Schedule G-1: General Exposures. This schedule contains seven general gross credit
exposure categories that are described in sections 252.73, 252.75, 252.173, and 252.175 of the
SCCL rule: (1) deposits, (2) loans and leases, (3) debt securities or investments, (4) equity
securities or investments, (5) committed credit lines, (6) guarantees and letters of credit, and
(7) securitization arising from the look-through approach.7 These gross exposures are summed
together, by counterparty, in the final column of Schedule G-1.
Schedule G-2: Repurchase Agreement Exposures. This schedule collects gross credit
exposures arising from repurchase agreements and reverse repurchase agreements as provided in
sections 252.73 and 252.173 of the SCCL rule. It requires the respondent organization to identify
the assets transferred and received in the transaction. Examples include sovereign debt, nonsovereign debt, main index equities, and cash. The penultimate column asks for the total gross
credit exposure under bilateral netting agreements. The final column tallies the total gross credit
exposure resulting from these transactions by counterparty.
Schedule G-3: Securities Lending Exposures. This schedule collects similar information
to that collected in Schedule G-2 with respect to securities lending and securities borrowing
transactions. Again, the final column tallies the total gross credit exposure resulting from these
transactions by counterparty.
6
The requirement to aggregate counterparties based on these relationships can be found in sections 252.76 and
252.176 of the Board’s Regulation YY.
7
Calculation of gross credit exposure as a result of item (vii) (securitization arising from the look-through approach)
is described in sections 252.75 and 252.175 of Regulation YY. Gross credit exposure to a securitization that does not
require application of the look-through approach would be reported as either item (iii) (debt securities or
investments) or item (iv) (equity securities or investments), as applicable.
3
Schedule G-4: Derivatives Exposures.

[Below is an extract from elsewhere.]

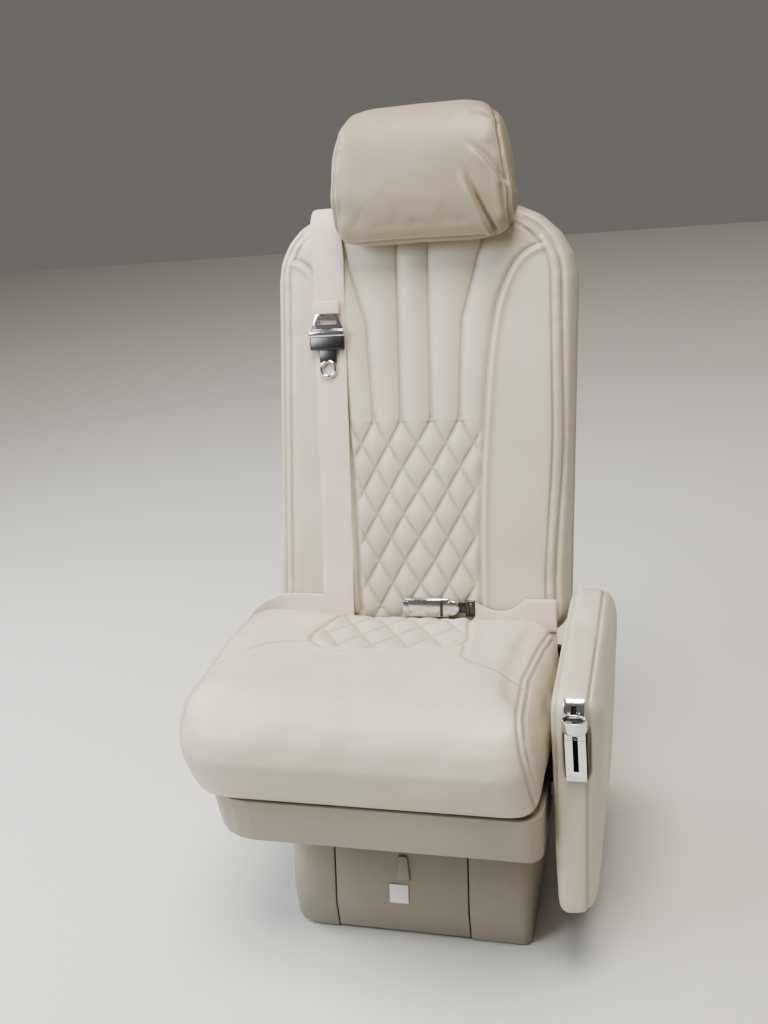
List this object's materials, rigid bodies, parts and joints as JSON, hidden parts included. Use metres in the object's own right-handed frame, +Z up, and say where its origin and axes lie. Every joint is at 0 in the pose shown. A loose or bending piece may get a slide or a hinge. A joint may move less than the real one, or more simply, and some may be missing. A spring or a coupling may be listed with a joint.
{
  "type": "business jet passenger seat",
  "caption": "Leather club seat for a light jet cabin, on a floor pedestal with sliding tracks, reclining back, headrest pillow, stowing aisle armrest and lap and shoulder belts.",
  "frame": {"origin": "on the floor, under the middle of the pedestal's floor frame", "axes": "+Z up, the occupant faces -Y, +X is the aisle side with the armrest"},
  "size_m": [0.562, 0.6542, 1.1159],
  "materials": {
    "leather": "soft semi-matt ivory leather, stitched and quilted",
    "trim_leather": "semi-matt ivory leather over stiff panels",
    "aluminium": "plain milled",
    "steel": "satin zinc plated",
    "chrome": "polished",
    "dark_plastic": "fine grained",
    "white_plate": "blank, smooth",
    "webbing": "ribbed beige belt webbing"
  },
  "bodies": {
    "base": {"shroud_left": "trim_leather", "shroud_right": "trim_leather", "shroud_rear": "trim_leather", "base_frame": "aluminium", "vest_tray": "dark_plastic", "track_rail_left": "steel", "track_rail_right": "steel", "door_pin": "steel"},
    "vest_door": {"vest_door": "trim_leather", "vest_label": "white_plate", "vest_tab": "leather"},
    "carriage": {"carriage": "aluminium", "cross_rail_front": "steel", "cross_rail_rear": "steel"},
    "seat": {"skirt_front": "trim_leather", "skirt_left": "trim_leather", "skirt_right": "trim_leather", "skirt_rear": "trim_leather", "seat_pan": "aluminium", "seat_cushion": "leather", "hinge_bracket_left": "steel", "hinge_bracket_right": "steel", "belt_anchor_left": "steel", "belt_anchor_right": "steel", "lap_strap_left": "webbing", "lap_strap_right": "webbing", "lap_buckle": "chrome", "lap_tongue": "steel", "arm_guide_front": "steel", "arm_guide_rear": "steel"},
    "back": {"back_cushion": "leather", "back_shell": "leather", "back_pocket": "trim_leather", "hinge_arm_left": "steel", "hinge_arm_right": "steel", "shoulder_strap": "webbing", "strap_fitting": "chrome", "strap_adjuster": "chrome", "reel_cover": "dark_plastic"},
    "headrest": {"headrest_bracket": "steel", "headrest_pillow": "leather"},
    "armrest": {"armrest": "leather", "control_housing": "dark_plastic", "control_plate": "chrome", "control_lever": "chrome"}
  },
  "joints": [
    {"name": "fore_aft", "type": "slide", "parent": "base", "child": "carriage", "axis": [0, 1, 0], "range_m": [-0.08, 0.08]},
    {"name": "lateral", "type": "slide", "parent": "carriage", "child": "seat", "axis": [1, 0, 0], "range_m": [0, 0.09]},
    {"name": "recline", "type": "hinge", "parent": "seat", "child": "back", "pos_m": [0, 0.097, 0.32], "axis": [-1, 0, 0], "range_deg": [0, 50]},
    {"name": "headrest_height", "type": "slide", "parent": "back", "child": "headrest", "axis": [0, 0.2756, 0.9613], "range_m": [0, 0.06]},
    {"name": "armrest_raise", "type": "slide", "parent": "seat", "child": "armrest", "axis": [0, 0, 1], "range_m": [0, 0.14]},
    {"name": "vest_door", "type": "hinge", "parent": "base", "child": "vest_door", "pos_m": [0, -0.201, 0.01], "axis": [1, 0, 0], "range_deg": [0, 90]}
  ]
}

Schedule G-4 requires the respondent organization
to report the gross notional value of its derivatives transactions by counterparty, consistent with
sections 252.73 and 252.173 of the SCCL rule. If the respondent organization has been
authorized by the Board to use internal-models-based methodologies, then it can report its
exposures using the “Internal Model Method” columns.8 Another column in Schedule G-4 is
available for a respondent organization to report gross credit exposures resulting from qualifying
master netting agreements.9 All respondent organizations are required to complete the total gross
credit exposure column.
Schedule G-5: Risk Shifting Exposures. Schedule G-5 collects information related to
gross credit exposures that have been affected by the risk shifting requirements of sections
252.74 and 252.174 of the SCCL rule. Risk shifting is required when a respondent organization
employs six types of credit risk mitigants: (1) eligible collateral, (2) eligible guarantees,
(3) eligible credit and equity derivatives, (4) other eligible hedges, (5) unused portion of certain
extensions of credit, and (6) credit transactions involving excluded and exempt entities. Risk
shifting also may be required in connection with credit transactions involving excluded and
exempt entities. The final column aggregates the total gross exposure, by counterparty, due to
risk shifting.
Schedule M-1: Eligible Collateral. Sections 252.74 and 252.174 of the SCCL rule permit
a respondent organization to subtract the value of any eligible collateral provided by a
counterparty in connection with a particular transaction from its gross credit exposure for that
transaction. The value of all such eligible collateral is reported in Schedule M-1. Eligible
collateral includes, but is not limited to, sovereign debt, non-sovereign debt, main index equities,
other publicly traded equities, and cash. The final column sums the total credit risk mitigation
impact due to eligible collateral, by counterparty.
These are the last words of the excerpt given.